HER SECOND BOOK, and quite different from her first. A Gathering of Matter/A Matter of Gathering gravitated towards the jarring, disjunctive, and elliptical formally, towards anger and grief tonally, but Discipline often sounds calm, purposeful, elegant. Not that it lacks for the jarring and disjunctive, exactly, but there is a stateliness to some of these poems--p. 15, for instance--that feels years and worlds away from the verging-on-inarticulacy of AGoM/AMoG. Even the trauma, so alive and trembling in the first book, seems almost stilled: "Finally, all is quiet. No more weeping and begging. I waited all my life for my father to die and when he did I felt empty."
Most of Discipline is prose poems, tonally varied but somehow feeling very unified, rather like Jennifer Moxley's The Line. Ironically, writing in prose liberates the lyrical impulse that was often blocked or resisted in AGoM/AMoG. The rhythms are freer and more audible here, the syntax more expansive, the imagery more fantastical, so the prose poems sound more like "poems," so to speak, than the texts of the first book did.

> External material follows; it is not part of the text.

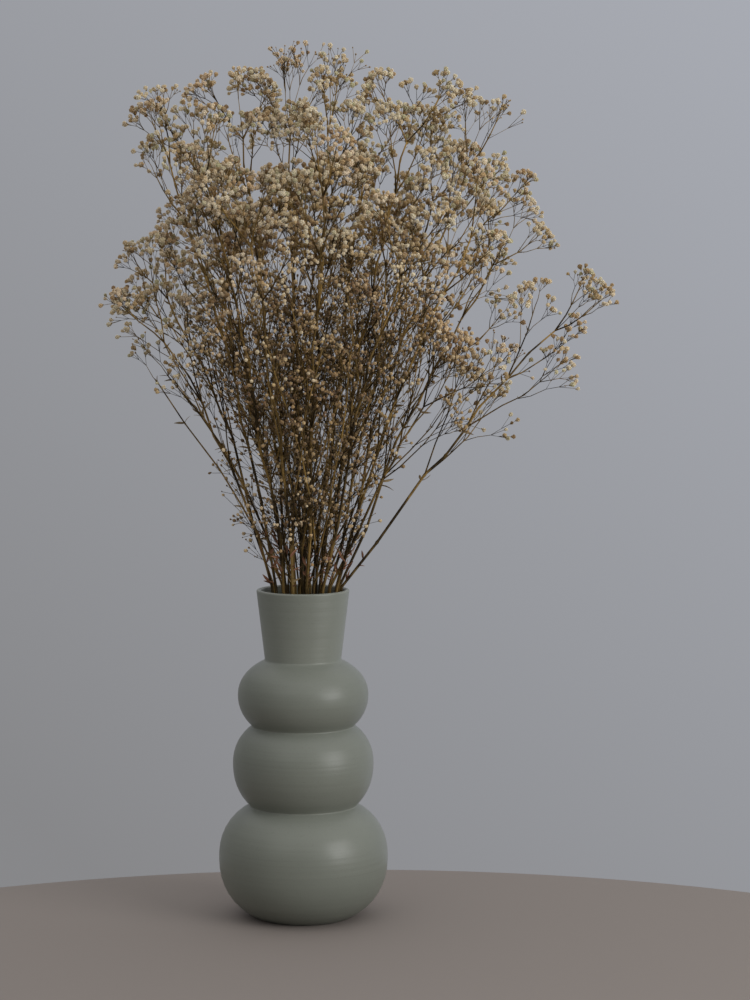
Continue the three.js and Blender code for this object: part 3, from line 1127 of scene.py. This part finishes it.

But one sees connections, too. Subjecthood and identity remain urgent topics: "Always the I is fissure recklessly yearning for its whole self sense of wholeness like a potato." The gender conundra have not gotten any simpler of resolution, either: "I realize the other women in the house think I am not a woman who belongs in the house."
Yet somehow, while the past is still all back there, its power has diminished.
There is this place where the I is am now and there is no place. Some say that it might all emanate from a place of youth as if a place of youth is the original place, but I do not believe this. That this me that might have also happened in some original place, but there must have been a me there. Or maybe I dreamed it. Maybe this is all there is.
For most of us, chronology creates priority, the past is the inflexible iron determinant of the present--but is it? Isn't there also a kind of radical autonomy to the present? Are we never anything but revisions of our childhood selves? It is startling and a bit refreshing for someone to say, "I do not believe this."
This passage is followed by a short poem about pennies. "Do not smell them," the poet writes. "Do not taste their rough, dirty, metallic favor, their / hinting of some other world." The penny has been places, it has a history, even an investigable history if we are willing to smell and taste it, but the penny's functionality in the present has not much to do with that past. Should we focus on where the penny has been, or is that to miss the point?
At the same time, you can tell from the imagery that the poet has tasted a penny or two.